The Coast Guard told media this morning that BP’s diamond-edged saw has become stuck trying to cut through the riser pipe at the top of the blowout protector (BOP). That means the effort to "cut, cap and capture," the oil gushing out the top is stalled until they solve that problem. [Update: early afternoon videofeed appears to show a giant saw being moved apart from the BOP -- a replacement saw, or (per CNN) the original being sent up for repairs?]
Update II, 4:00 p.m. Eastern: Folks at The Oil Drum are now claiming the Coast Guard and BP report the blade has been freed up. CNN agrees, says saw was sent up for repairs.

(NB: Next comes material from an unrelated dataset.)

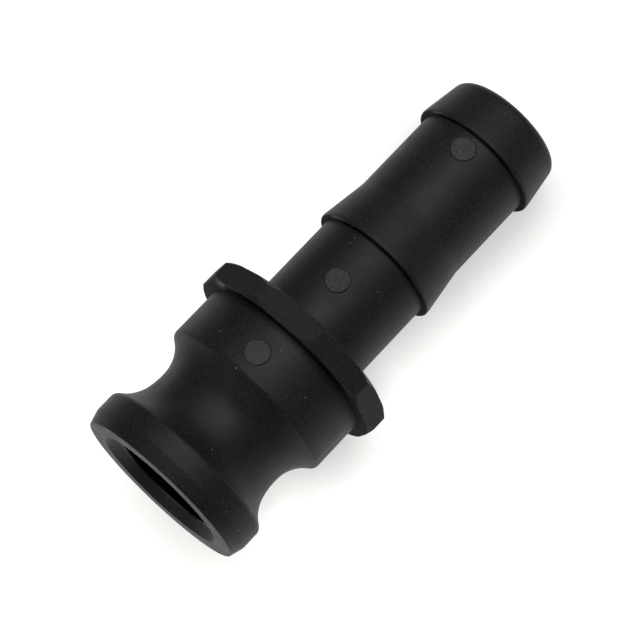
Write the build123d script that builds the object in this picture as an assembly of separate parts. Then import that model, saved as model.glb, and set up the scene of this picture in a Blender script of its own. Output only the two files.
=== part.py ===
from build123d import *
import os

# Cam-and-groove male adapter with a barbed hose shank, 1 inch size, injection moulded in one piece.
# Millimetres. The axis of flow is X: the cam nose's face lies in the plane x = 0 and faces -X, and the hose tail
# points to +X. The mould opens along Z, so the ejector-pin marks are on the +Z side and the parting plane is XY.

# cam nose: the end that goes into the mating coupler
nose_r = 18.35            # lip land, half of 36.7 mm, the 1 inch cam-and-groove size
nose_face_r = 17.55       # outer edge of the sealing face
nose_chamfer_len = 2.75   # axial length of the lead-in chamfer behind the face
face_edge_round = 0.25

# cam groove: the waist that the coupler's cam arms press into, a section of three tangent arcs
groove_x = 15.60          # axial position of the waist
groove_bottom_r = 14.20   # radius at the bottom of the waist
groove_arc_r = 15.35      # radius of the section at the waist
lip_flank_x = 12.24       # where the waist's arc meets the flank on the lip's side
lip_flank_arc_r = 8.52
body_flank_x = 16.40      # where it meets the flank on the body's side
body_flank_arc_r = 8.04
lip_groove_round = 1.30
body_groove_round = 1.00

# body between the groove and the collar
body_r = 18.02

# ten-sided collar with its corners chamfered on both faces, like a nut
collar_x0 = 33.58
collar_x1 = 38.38
collar_sides = 10
collar_corner_r = 21.42   # half the distance across corners
collar_face_r = 20.45     # where the chamfer meets the face; the middles of the flats run right to the face
collar_chamfer_len = 0.95 # axial length of the chamfer at a corner

# hose shank with two barbs
shank_r = 12.12
barb_crest_r = 13.42      # first barb
barb2_crest_r = 13.36
barb_land = 0.80          # axial length of the crest's cylinder
barb_edge_round = 0.28
barb_face_round = 0.42    # the corner between a barb's face and its crest
barb1_x = 58.35           # face of the first barb, on its nose side
barb1_end_x = 68.40       # where the first barb's taper meets the shank
barb2_x = 86.80
tail_r = 12.22            # radius where the second barb's taper ends
tail_taper_end_x = 94.90
tail_round = 1.90
length = 96.85            # nose face to hose tail

# waterway
mouth_r = 13.70           # edge of the countersink on the nose face
nose_bore_r = 12.00
countersink_len = 2.18
nose_bore_end_x = 33.30   # the bore steps down inside the collar
step_len = 2.60
shank_bore_r = 9.30
tail_bore_chamfer = 0.50

# ejector-pin marks: flat round pads that stand just proud of the curved wall
pin_mark_r = 2.40
pin_mark_proud = 0.04
pin_mark_x = (27.39, 48.63, 83.43)
pin_mark_wall_r = (body_r, shank_r, shank_r)


def flank(x, radius):
    """Centre of the arc that carries the groove's section on from the waist's arc, tangent to it at x."""
    centre_r = groove_bottom_r + groove_arc_r
    r = centre_r - (groove_arc_r**2 - (x - groove_x) ** 2) ** 0.5
    nx, nr = (groove_x - x) / groove_arc_r, (centre_r - r) / groove_arc_r
    return (x, r), (x + nx * radius, r + nr * radius)


def on_arc(centre, radius, x):
    """The point of an arc at x, on the side nearer to the axis."""
    return (x, centre[1] - (radius**2 - (x - centre[0]) ** 2) ** 0.5)


lip_join, lip_centre = flank(lip_flank_x, lip_flank_arc_r)
body_join, body_centre = flank(body_flank_x, body_flank_arc_r)
groove_in = lip_centre[0] - (lip_flank_arc_r**2 - (lip_centre[1] - nose_r) ** 2) ** 0.5
groove_out = body_centre[0] + (body_flank_arc_r**2 - (body_centre[1] - body_r) ** 2) ** 0.5

# the wall's outer profile, from the nose face to the hose tail, closed along the axis
with BuildSketch(Plane.XY) as outer:
    with BuildLine():
        Line((0, 0), (0, nose_face_r))
        Line((0, nose_face_r), (nose_chamfer_len, nose_r))
        Line((nose_chamfer_len, nose_r), (groove_in, nose_r))
        ThreePointArc((groove_in, nose_r), on_arc(lip_centre, lip_flank_arc_r, 9.3), lip_join)
        ThreePointArc(lip_join, (groove_x, groove_bottom_r), body_join)
        ThreePointArc(body_join, on_arc(body_centre, body_flank_arc_r, 19.8), (groove_out, body_r))
        Polyline(
            (groove_out, body_r),
            (collar_x0 + 1.0, body_r),
            (collar_x0 + 1.0, shank_r),
            (barb1_x, shank_r),
            (barb1_x, barb_crest_r),
            (barb1_x + barb_land, barb_crest_r),
            (barb1_end_x, shank_r),
            (barb2_x, shank_r),
            (barb2_x, barb2_crest_r),
            (barb2_x + barb_land, barb2_crest_r),
            (tail_taper_end_x, tail_r),
            (length, tail_r - 0.08),
            (length, 0),
            (0, 0),
        )
    make_face()

    def at(x, r):
        """The corner of the profile nearest to the point (x, r)."""
        return sorted(outer.vertices(), key=lambda v: (v.X - x) ** 2 + (v.Y - r) ** 2)[:1]

    fillet(at(0, nose_face_r), face_edge_round)
    fillet(at(nose_chamfer_len, nose_r), 1.5)
    fillet(at(groove_in, nose_r), lip_groove_round)
    fillet(at(groove_out, body_r), body_groove_round)
    fillet(at(barb1_x, barb_crest_r), barb_face_round)
    fillet(at(barb1_x + barb_land, barb_crest_r), barb_edge_round)
    fillet(at(barb2_x, barb2_crest_r), barb_face_round)
    fillet(at(barb2_x + barb_land, barb2_crest_r), barb_edge_round)
    fillet(at(length, tail_r - 0.08), tail_round - 0.15)

wall = revolve(outer.sketch, axis=Axis.X, revolution_arc=360)

# the collar: a ten-sided prism trimmed by a turned profile that chamfers its corners on both faces
with BuildSketch(Plane.YZ.offset(collar_x0)) as decagon:
    RegularPolygon(radius=collar_corner_r, side_count=collar_sides, major_radius=True)
prism = extrude(decagon.sketch, amount=collar_x1 - collar_x0)
with BuildSketch(Plane.XY) as trim:
    Polygon(
        (collar_x0, 0),
        (collar_x0, collar_face_r),
        (collar_x0 + collar_chamfer_len, collar_corner_r + 0.05),
        (collar_x1 - collar_chamfer_len, collar_corner_r + 0.05),
        (collar_x1, collar_face_r),
        (collar_x1, 0),
        align=None,
    )
collar = prism & revolve(trim.sketch, axis=Axis.X, revolution_arc=360)

# the waterway, cut right through
with BuildSketch(Plane.XY) as bore:
    Polygon(
        (-1.0, 0),
        (-1.0, mouth_r + (mouth_r - nose_bore_r) / countersink_len),
        (countersink_len, nose_bore_r),
        (nose_bore_end_x, nose_bore_r),
        (nose_bore_end_x + step_len, shank_bore_r),
        (length - tail_bore_chamfer, shank_bore_r),
        (length + 1.0, shank_bore_r + tail_bore_chamfer + 1.0),
        (length + 1.0, 0),
        align=None,
    )
waterway = revolve(bore.sketch, axis=Axis.X, revolution_arc=360)

# ejector-pin marks on the +Z side
pads = []
for x, r in zip(pin_mark_x, pin_mark_wall_r):
    pads.append(Pos(x, 0, r - 1.5) * Cylinder(pin_mark_r, 1.5 + pin_mark_proud, align=(Align.CENTER, Align.CENTER, Align.MIN)))

adapter_body = wall + collar
for pad in pads:
    adapter_body = adapter_body + pad
adapter_body = adapter_body - waterway
adapter_body = adapter_body.solids()[0] if len(adapter_body.solids()) == 1 else adapter_body
adapter_body.label = "adapter_body"

os.makedirs("parts", exist_ok=True)
export_step(adapter_body, "parts/adapter_body.step")

box = adapter_body.bounding_box()
print("adapter_body", "solids", len(adapter_body.solids()), "volume mm3", round(adapter_body.volume, 1))
print("size mm", [round(v, 3) for v in (box.size.X, box.size.Y, box.size.Z)])
print("min", [round(v, 3) for v in (box.min.X, box.min.Y, box.min.Z)], "max", [round(v, 3) for v in (box.max.X, box.max.Y, box.max.Z)])
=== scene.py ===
import math

import bpy
import numpy as np
from mathutils import Matrix, Vector


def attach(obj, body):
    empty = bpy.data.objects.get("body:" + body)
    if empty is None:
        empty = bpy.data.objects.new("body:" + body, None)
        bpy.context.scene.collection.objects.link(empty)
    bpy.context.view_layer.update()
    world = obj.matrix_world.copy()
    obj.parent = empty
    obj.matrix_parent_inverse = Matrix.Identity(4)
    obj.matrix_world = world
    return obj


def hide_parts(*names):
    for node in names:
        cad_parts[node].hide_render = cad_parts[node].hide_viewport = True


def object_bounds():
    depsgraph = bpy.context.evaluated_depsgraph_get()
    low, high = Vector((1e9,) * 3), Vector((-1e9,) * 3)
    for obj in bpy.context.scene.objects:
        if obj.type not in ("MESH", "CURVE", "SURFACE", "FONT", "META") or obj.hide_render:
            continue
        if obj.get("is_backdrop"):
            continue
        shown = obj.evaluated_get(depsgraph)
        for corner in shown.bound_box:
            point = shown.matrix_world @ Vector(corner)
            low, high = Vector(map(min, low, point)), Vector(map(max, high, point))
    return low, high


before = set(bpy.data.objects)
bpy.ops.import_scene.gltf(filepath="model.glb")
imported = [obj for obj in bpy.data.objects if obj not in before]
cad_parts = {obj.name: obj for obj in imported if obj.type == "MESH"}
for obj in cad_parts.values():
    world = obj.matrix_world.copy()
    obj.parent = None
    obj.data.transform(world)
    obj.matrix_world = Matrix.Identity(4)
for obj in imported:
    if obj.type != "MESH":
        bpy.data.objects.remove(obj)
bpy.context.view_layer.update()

# The fitting is one moulding: a cam-and-groove nose, a ten-sided collar and a barbed hose shank on the axis +X.
# Its visible skin is rebuilt here as one closed mesh, finer than the CAD mesh, with rounded edges, ejector-pin marks
# and a parting line. Sizes below are millimetres; the mesh is written in metres.
MM = 0.001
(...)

5:30 p.m. NYT says BP now thinks the retrieved saw has become "ineffective." They’re searching for alternatives.]
From the Washington Post:
The latest attempt at containing oil spilling into the Gulf of Mexico — a plan to saw off a leaking pipe and slide a cap over it — has been stopped because the saw is stuck, a Coast Guard official said Wednesday morning.
Adm. Thad W. Allen, who is in charge of the response to the massive deep-sea spill, said a "diamond-wire" saw had become hung up on the pipe it was supposed to cut. He said that crews using remotely driven submarines were trying to get it loose but that the solution might be to bring in another saw.
Allen said he would know more Wednesday afternoon.
"Anyone who’s ever used a saw knows it can bind up," Allen told a news conference.
Uh, yeah, lots of people understand this problem. Loggers and craftsmen who have to cut very big or hard stuff deal with it everyday. And anyone who’s ever cut a heavy board quickly learns you have to position the board on the supports so that as the cut progresses, the forces (e.g., gravity) affecting each side of the cut don’t push the sides together and trap the saw. If the thing you’re cutting can’t be moved, you position the saw blade to solve the same problem. And it you can’t position the board or saw for that, you have to keep widening the cut as you go, to keep the saw from binding.
There’s probably a reason they chose to cut from the direction they’re using, but I haven’t seen an explanation. I’ve been wondering why they started cutting from what appears to be a side of the riser/BOP close to the bent-over portion of the riser instead of the side opposite the riser bend, so gravity working on the riser bending it down slightly might eventually work to widen the cut gap as they got closer to the end.
Perhaps that was the eventual plan as they progressed, or maybe this doesn’t matter here; there are other factors at work. But they apparently didn’t anticipate whatever forces are working to grab the saw blades as they got deeper in the cut, and we probably won’t know what happened unless/until this effort fails.
As noted in the comments, a more difficult problem is the drill pipe inside the riser; if that pipe can move around inside the riser, rather than hold steady, then the saw blade would have a tough time cutting it without jamming.
In the meantime, the worsening fate of the Gulf depends on a saw blade stuck in a large bent pipe, 5000 feet deep in the ocean.